Orla Hegarty of UCD school of architecture questions whether the State should be introducing an affordable purchase “scheme” at all.
She said while the possible solutions to this Gordian knot were multifaceted, one key element required was the return of small developers to the market and a move away from a reliance on big solutions, from big players, who could wait to release houses at the point they felt was most advantageous to them
“It’s not that sites aren’t viable, it’s the development model isn’t viable,” she says. “If we wanted to feed everyone with cheese sandwiches we could go to a high-end store and pay €7 or €8, we could go to the lower-end multiple retailer, buy the ingredients and put them together, or we could go out to the market to every small café and deli and start taking orders all over the place to try and meet the need.

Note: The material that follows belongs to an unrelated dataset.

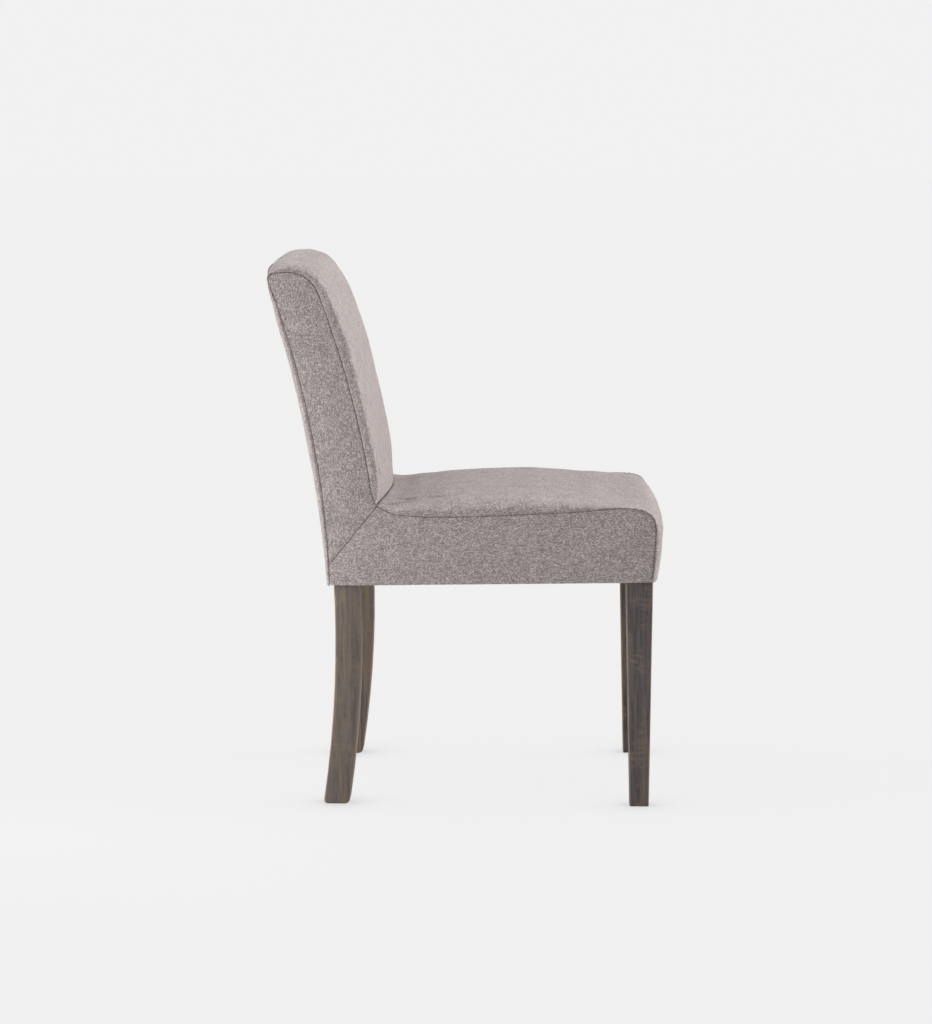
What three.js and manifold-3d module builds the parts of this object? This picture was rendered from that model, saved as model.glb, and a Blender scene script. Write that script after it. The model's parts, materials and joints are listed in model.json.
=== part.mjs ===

“The big advantage of that is that you don’t put all your eggs in one basket, you have de-risked your proposition. The other advantage is you are supporting recapitalising those small businesses and you can get quality control – if someone isn’t doing the job properly they go off the list.”
It could be argued that it is at this level that the only current seller of affordable housing, Ó Cualann Cohousing Alliance, fits.
A not-for-profit provider, it has built houses in Ballymun starting at €140,000. While it received the site from the council for a nominal fee, it is not seeking the State to compensate it for not earning a profit from discounting homes but can still break even.
Again the eggs shouldn’t all go in this basket, but as a model it is probably the best chicken to opt for.